福岡博多を起点にすると、北朝鮮の首都である平壌までの距離はおよそ733km。この距離は福岡から東京に行くよりも近い距離にあたりますが、「近くて遠い国」という言葉が表す通りその実態は謎のベールに包まれています。
これだけ世界中にインターネット網が発達しているのですから、北朝鮮国内からなんらかの情報がリークされてきてもいいような気がしますが、そういうニュースはほとんど聞きませんね。
北朝鮮のインターネット事情は一体どうなっているのか気になるところですが、その点を調査した記事がありましたのでご紹介します。
北朝鮮のTLD「.kp」を使用してるのは28サイトのみ
まず基本的に北朝鮮のインターネットは分離されており、国内のみからしかアクセスできません。でもDNSレコードを見ることで設定エラーが返ってくるため、その全容を推測することができるそうです。
例えば、北朝鮮のTLD(トップレベルドメイン)は「.kp」ですが、このドメインを使用しているWebサイトはたった「28サイト」のみ。

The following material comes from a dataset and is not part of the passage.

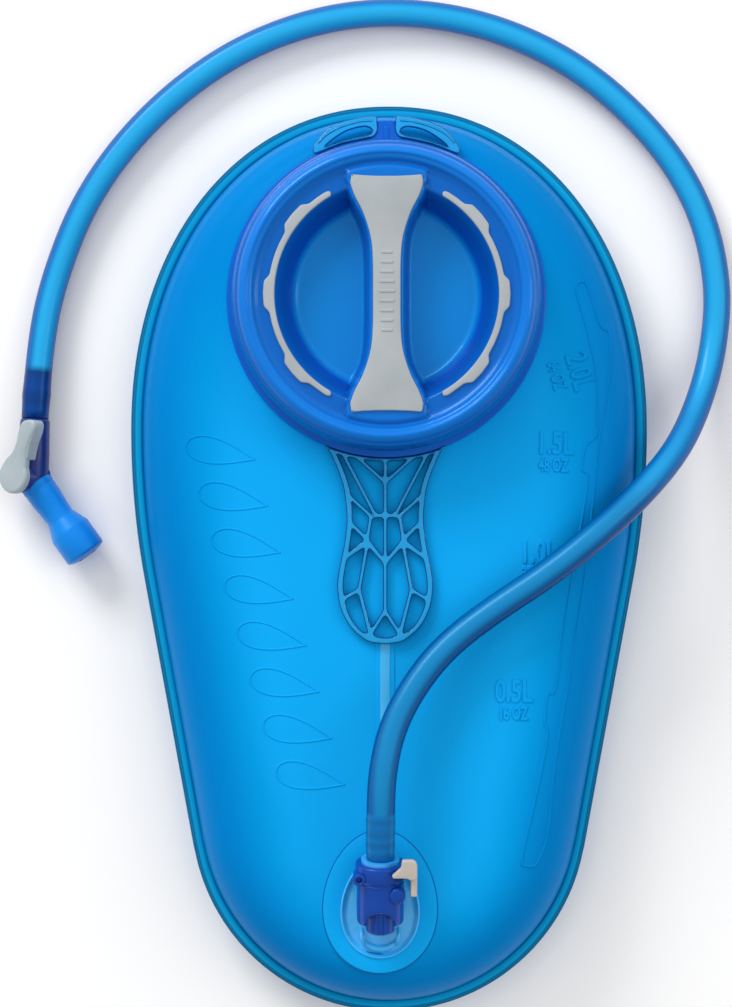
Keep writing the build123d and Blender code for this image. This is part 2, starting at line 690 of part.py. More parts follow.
# ---- the drink line's fitting ----
FITTING_FLANGE_R = 6.8
FITTING_FLANGE = 1.2
FITTING_NOSE_R = 4.9
FITTING_NOSE_LENGTH = 10.5
FITTING_BORE_R = 2.2
BARB_R = 3.2
BARB_RIDGE_R = 3.6
BARB_LENGTH = 13.0
BARB_RIDGES = 3
BARB_FIRST = 2.8
BARB_SPACING = 4.0
BARB_RIDGE_LENGTH = 1.5
O_RING_AT = -6.5
O_RING_SECTION = 0.9
O_RING_R = SOCKET_R - 0.05 - O_RING_SECTION

with BuildPart() as tube_fitting:
    with BuildSketch(OUTLET):
        Circle(FITTING_FLANGE_R)
    extrude(amount=FITTING_FLANGE)
    with BuildSketch(OUTLET):
        Circle(FITTING_NOSE_R)
    extrude(amount=-FITTING_NOSE_LENGTH)
    with BuildSketch(OUTLET.offset(O_RING_AT - O_RING_SECTION)):
        Circle(FITTING_NOSE_R)
        Circle(O_RING_R - O_RING_SECTION, mode=Mode.SUBTRACT)
    extrude(amount=2 * O_RING_SECTION, mode=Mode.SUBTRACT)
    with BuildSketch(OUTLET):
        Circle(BARB_R)
    extrude(amount=FITTING_FLANGE + BARB_LENGTH)
    for ridge in range(BARB_RIDGES):
        with BuildSketch(OUTLET.offset(FITTING_FLANGE + BARB_FIRST + BARB_SPACING * ridge)):
            Circle(BARB_RIDGE_R)
        extrude(amount=BARB_RIDGE_LENGTH)
    with BuildSketch(OUTLET.offset(-FITTING_NOSE_LENGTH)):
        Circle(FITTING_BORE_R)
    extrude(amount=FITTING_NOSE_LENGTH + BARB_LENGTH + 2, mode=Mode.SUBTRACT)
write(tube_fitting, "tube_fitting")

with BuildPart() as fitting_o_ring:
    with BuildSketch(outlet_top_plane(0, 0, O_RING_AT)):
        with Locations((O_RING_R, 0)):
            Circle(O_RING_SECTION)
    revolve(axis=Axis(OUTLET.origin, PULL))
write(fitting_o_ring, "fitting_o_ring")

# ---- the mouthpiece ----
# Its body's axis comes from the tube and leans a little; the lever turns about an axis square to it,
# rolled to the left, and the bite valve leaves at the elbow angle. All of it lies level.
lean = radians(MOUTH_LEAN)
roll = radians(PIVOT_ROLL)
elbow = radians(ELBOW)
MOUTH_ORIGIN = (MOUTH_X, MOUTH_Y, MOUTH_Z)
TUBE_WARD = Vector(sin(lean), cos(lean), 0)
SIDE_WARD = Vector(cos(lean), -sin(lean), 0)
PIVOT_AXIS = SIDE_WARD * -sin(roll) + Vector(0, 0, cos(roll))
BITE_AXIS = Vector(sin(elbow), -cos(elbow), 0)
TUBE_AXIS_PLANE = Plane(origin=MOUTH_ORIGIN, x_dir=SIDE_WARD, z_dir=TUBE_WARD)
LEVER_X = SIDE_WARD * cos(roll) + Vector(0, 0, sin(roll))
LEVER_PLANE = Plane(origin=MOUTH_ORIGIN, x_dir=LEVER_X, z_dir=PIVOT_AXIS)
BITE_PLANE = Plane(origin=MOUTH_ORIGIN, x_dir=(0, 0, 1), z_dir=BITE_AXIS)
TUBE_END = 22.0
BODY_R = 6.0
BODY_NECK_R = 5.4
BOSS_R = 5.6
BOSS_BOTTOM = -4.2
BOSS_TOP = 7.2
ROTOR_R = 3.9
ROTOR_BOTTOM = -3.2
ROTOR_FIT = 0.05
SPIGOT_FLANGE = 6.6
SPIGOT_R = 3.3
SPIGOT_END = 18.0
LEVER_DISC_R = 6.3
LEVER_THICKNESS = 2.6
LEVER_LIFT = BOSS_TOP + 0.1
LEVER_ARM = (
    (-4.6, 4.2),
    (-1.6, 9.0),
    (-0.4, 17.0),
    (2.4, 21.0),
    (10.0, 21.0),
    (10.6, 18.0),
    (6.4, 12.0),
    (5.6, 2.8),
)
LEVER_LIP_PLACE = (9.7, 16.5)
LEVER_LIP = (1.8, 9.0)
LEVER_LIP_DEPTH = 4.5

with BuildPart() as valve_body:
    with BuildSketch(TUBE_AXIS_PLANE):
        Circle(BODY_R)
    with BuildSketch(TUBE_AXIS_PLANE.offset(TUBE_END)):
        Circle(BODY_NECK_R)
    loft()
    with BuildSketch(TUBE_AXIS_PLANE.offset(TUBE_END)):
        Circle(BARB_R)
    extrude(amount=BARB_LENGTH)
    for ridge in range(BARB_RIDGES):
        with BuildSketch(TUBE_AXIS_PLANE.offset(TUBE_END + BARB_FIRST + BARB_SPACING * ridge)):
            Circle(BARB_RIDGE_R)
        extrude(amount=BARB_RIDGE_LENGTH)
    with BuildSketch(LEVER_PLANE.offset(BOSS_BOTTOM)):
        Circle(BOSS_R)
    extrude(amount=BOSS_TOP - BOSS_BOTTOM)
    with BuildSketch(BITE_PLANE):
        Circle(BODY_NECK_R)
    extrude(amount=SPIGOT_FLANGE)
    with BuildSketch(BITE_PLANE):
        Circle(SPIGOT_R)
    extrude(amount=SPIGOT_END)
    with BuildSketch(TUBE_AXIS_PLANE):
        Circle(FITTING_BORE_R)
    extrude(amount=TUBE_END + BARB_LENGTH + 1, mode=Mode.SUBTRACT)
    with BuildSketch(BITE_PLANE):
        Circle(FITTING_BORE_R)
    extrude(amount=SPIGOT_END, mode=Mode.SUBTRACT)
    with BuildSketch(LEVER_PLANE.offset(ROTOR_BOTTOM - 0.1)):
        Circle(ROTOR_R + ROTOR_FIT)
    extrude(amount=2 * BOSS_TOP, mode=Mode.SUBTRACT)
write(valve_body, "valve_body")

with BuildPart() as shutoff_rotor:
    with BuildSketch(LEVER_PLANE.offset(ROTOR_BOTTOM)):
        Circle(ROTOR_R)
    extrude(amount=LEVER_LIFT - ROTOR_BOTTOM)
    with BuildSketch(TUBE_AXIS_PLANE):
        Circle(FITTING_BORE_R)
    extrude(amount=2 * ROTOR_R, mode=Mode.SUBTRACT)
    with BuildSketch(BITE_PLANE):
        Circle(FITTING_BORE_R)
    extrude(amount=2 * ROTOR_R, mode=Mode.SUBTRACT)
write(shutoff_rotor, "shutoff_rotor")

with BuildPart() as shutoff_lever:
    with BuildSketch(LEVER_PLANE.offset(LEVER_LIFT)):
        Circle(LEVER_DISC_R)
        with BuildLine():
            Polyline(*LEVER_ARM, close=True)
        make_face()
    extrude(amount=LEVER_THICKNESS)
    with BuildSketch(LEVER_PLANE.offset(LEVER_LIFT)):
        with Locations(LEVER_LIP_PLACE):
            Rectangle(*LEVER_LIP)
    extrude(amount=-LEVER_LIP_DEPTH)
write(shutoff_lever, "shutoff_lever")

# The bite valve: a sleeve on the spigot that narrows to a neck and widens to the head.
BITE_START = 6.9
BITE_SLEEVE_R = 5.9
BITE_NECK = (18.4, 5.3)
BITE_HEAD_R = 7.8
BITE_HEAD = (23.9, 33.9)
BITE_FACE = ((35.2, 4.0), (35.4, 0))
SPIGOT_POCKET_R = SPIGOT_R + 0.05
SPIGOT_POCKET_END = SPIGOT_END + 0.5

with BuildPart() as bite_valve:
    with BuildSketch(Plane(origin=MOUTH_ORIGIN, x_dir=BITE_AXIS, z_dir=(0, 0, 1))):
        with BuildLine():
            Polyline(
                (SPIGOT_POCKET_END, 0),
                (SPIGOT_POCKET_END, SPIGOT_POCKET_R),
                (BITE_START, SPIGOT_POCKET_R),
                (BITE_START, BITE_SLEEVE_R),
                BITE_NECK,
                (BITE_HEAD[0], BITE_HEAD_R),
                (BITE_HEAD[1], BITE_HEAD_R),
                *BITE_FACE,
                close=True,
            )
        make_face()
    revolve(axis=Axis(MOUTH_ORIGIN, BITE_AXIS))
write(bite_valve, "bite_valve")


# ---- the drinking tube ----
# The route from the coupling's flange over the bag, down beside it and round its top to the mouthpiece.
TUBE_ROUTE = [
    (-3.4, -104.5, 51.3),
    (-3.4, -90.0, 54.4),
    (-2.8, -74.0, 54.8),
    (0.8, -58.0, 52.2),
    (9.0, -43.0, 49.5),
    (20.3, -29.6, 48.0),
    (36.0, -17.6, 47.3),
    (55.5, -5.0, 46.5),
    (73.0, 8.7, 44.0),
    (90.0, 23.8, 37.5),
    (104.3, 39.3, 26.0),
    (113.8, 56.3, 13.2),
    (120.4, 77.0, 6.0),
    (122.5, 102.0, 5.0),
    (115.5, 131.5, 5.0),
    (97.5, 159.0, 5.0),
    (67.5, 185.0, 5.0),
    (30.0, 200.5, 5.0),
    (-11.0, 203.5, 5.0),
    (-51.0, 192.0, 5.0),
    (-85.0, 168.5, 5.0),
    (-111.0, 137.0, 5.0),
    (-125.0, 102.0, 5.0),
    (-129.6, 74.0, 7.5),
    (-130.8, 51.7, 8.0),
]
BEND_SHARE = 0.45


def bend_radii(route):
    """The largest arc that each corner's two runs allow."""
    radii = []
    for before, corner, after in zip(route[:-2], route[1:-1], route[2:]):
        run_in = Vector(corner) - Vector(before)
        run_out = Vector(after) - Vector(corner)
        half_turn = radians(run_in.get_angle(run_out)) / 2
        radii.append(BEND_SHARE * min(run_in.length, run_out.length) / tan(half_turn))
    return radii


tube_radii = bend_radii(TUBE_ROUTE)
print("tube bend radii:", [round(radius) for radius in tube_radii])

with BuildPart() as drink_tube:
    with BuildLine() as tube_path:
        FilletPolyline(*TUBE_ROUTE, radius=tube_radii)
    with BuildSketch(Plane(origin=tube_path.line @ 0, z_dir=tube_path.line % 0)):
        Circle(TUBE_R)
        Circle(TUBE_BORE_R, mode=Mode.SUBTRACT)
    sweep()
write(drink_tube, "drink_tube")
section = pi * (TUBE_R**2 - TUBE_BORE_R**2)
route_length = sum(edge.length for edge in tube_path.edges())
print("tube length:", round(route_length, 1), "by volume:", round(drink_tube.part.volume / section, 1))
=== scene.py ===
import bmesh
import bpy
import numpy as np
from math import cos, pi, radians, sin, sqrt, tan
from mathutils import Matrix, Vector
from mathutils.bvhtree import BVHTree
from mathutils.geometry import delaunay_2d_cdt


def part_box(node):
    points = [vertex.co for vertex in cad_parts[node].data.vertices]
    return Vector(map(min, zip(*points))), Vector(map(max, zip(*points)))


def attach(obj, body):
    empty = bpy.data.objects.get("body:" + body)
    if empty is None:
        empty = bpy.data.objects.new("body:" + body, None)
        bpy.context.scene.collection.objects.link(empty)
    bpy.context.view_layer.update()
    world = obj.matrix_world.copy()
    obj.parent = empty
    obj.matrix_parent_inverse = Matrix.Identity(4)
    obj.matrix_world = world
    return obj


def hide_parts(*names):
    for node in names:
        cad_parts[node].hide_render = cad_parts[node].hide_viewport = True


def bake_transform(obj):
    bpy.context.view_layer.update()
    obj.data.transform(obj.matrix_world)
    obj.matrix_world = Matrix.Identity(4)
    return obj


# Hydration bladder on its back. Shapes are worked out in millimetres, in the CAD model's frame, and scaled
# to metres when a mesh is made: +Z out of the front film, +Y towards the filling port, +X to the right.
# A shape is a pair: an array of points and a list of faces.

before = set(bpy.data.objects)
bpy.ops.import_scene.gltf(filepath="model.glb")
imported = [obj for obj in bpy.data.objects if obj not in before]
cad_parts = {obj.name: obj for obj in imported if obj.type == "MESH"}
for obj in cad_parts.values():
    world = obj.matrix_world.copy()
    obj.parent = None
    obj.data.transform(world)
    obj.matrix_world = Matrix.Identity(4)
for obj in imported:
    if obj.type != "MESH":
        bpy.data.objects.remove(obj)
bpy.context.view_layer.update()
MM = 0.001


def node_box(name):
    """A CAD node's lowest and highest corners, in millimetres."""
    low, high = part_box(name)
    return low / MM, high / MM


# ---------------------------------------------------------------- shapes
def shape_of(rings, loops):
    """Quads between consecutive rings of points; loops says whether the last ring joins the first."""
    rings = np.asarray(rings, float)
    count = rings.shape[1]
    numbers = np.arange(rings.shape[0] * count).reshape(-1, count)
    pairs = list(zip(numbers[:-1], numbers[1:])) + ([(numbers[-1], numbers[0])] if loops else [])
    faces = []
    for first, second in pairs:
        ahead_1, ahead_2 = np.roll(first, -1), np.roll(second, -1)
        faces += list(zip(first.tolist(), ahead_1.tolist(), ahead_2.tolist(), second.tolist()))
    return rings.reshape(-1, 3), faces


def loft(rings):
    """A closed shape through rings of points, with a face at each end."""
    points, faces = shape_of(rings, False)
    count = np.asarray(rings).shape[1]
    faces.append(tuple(range(count - 1, -1, -1)))
    faces.append(tuple(range(len(points) - count, len(points))))
    return points, faces


def placed(shape, origin, x_dir, z_dir):
    """A shape moved from its own coordinates to an origin, with its x and z turned to two directions."""
    x_axis, z_axis = Vector(x_dir).normalized(), Vector(z_dir).normalized()
    turn = np.array([x_axis, z_axis.cross(x_axis), z_axis])
    return np.asarray(shape[0]) @ turn + np.array(origin), shape[1]


def rounded(points, radius, closed=True, steps=5):
    """A polyline with its corners rounded; radius is a reach along the runs, or one for each point."""
    points = np.asarray(points, float)
    reaches = np.broadcast_to(radius, len(points))
    result = []
    for i, corner in enumerate(points):
        if not closed and i in (0, len(points) - 1):
            result.append(corner)
            continue
        before, after = points[i - 1] - corner, points[(i + 1) % len(points)] - corner
        size_1, size_2 = np.linalg.norm(before), np.linalg.norm(after)
        reach = min(reaches[i], 0.48 * size_1, 0.48 * size_2)
        start, end = corner + before / size_1 * reach, corner + after / size_2 * reach
        for t in np.linspace(0, 1, steps + 1):
            result.append((1 - t) ** 2 * start + 2 * t * (1 - t) * corner + t**2 * end)
    return np.array(result)


def lengths_along(points):
    """Each point's distance along a line of points."""
    return np.concatenate([[0], np.cumsum(np.linalg.norm(np.diff(points, axis=0), axis=1))])


def spaced(points, step, closed=True):
    """Points about a step apart along a polyline."""
    points = np.asarray(points, float)
    if closed:
        points = np.vstack([points, points[:1]])
    along = lengths_along(points)
    keep = np.concatenate([[True], np.diff(along) > 1e-9])
    count = max(3, round(along[-1] / step))
    at = np.linspace(0, along[-1], count + 1)
    if closed:
        at = at[:-1]
    return np.stack([np.interp(at, along[keep], points[keep, k]) for k in range(points.shape[1])], axis=1)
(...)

この28サイトのすべてを確認したところほとんどはデッドリンクになっているのですが、いくつか閲覧できるものもあります。
その一つが「cooks.org.kp」。北朝鮮料理に関する情報が掲載されているWebサイトです。また唯一「.kp」ドメインを商用利用している企業は「シリ銀行」という銀行でEメールサービスを北朝鮮の市場に提供していますが、Webサイトのほうはダウンしていました。
調査時点だと、北朝鮮のトップレベルネームサーバー(ドメインネームをIPアドレスにマッピングするもの)の一つは、グローバルなDNSゾーンからの転送設定が間違って設定されている状態にあるようです。
これらを見ると、北朝鮮国内の人々がインターネットを利用している状況は「かなり限定的」と言えそうです。
実際に「cooks.org.kp」にアクセスしてみましたが、ページが表示されるまでに3分以上かかり、使い勝手は良くないです。でも動画コンテンツが置いてあったり、メニュー欄は「英語」対応していたりと、不思議なところも……。
ニュースや報道で伝え聞く北朝鮮とはまた違ったインターネット上の北朝鮮があるのかもしれませんね。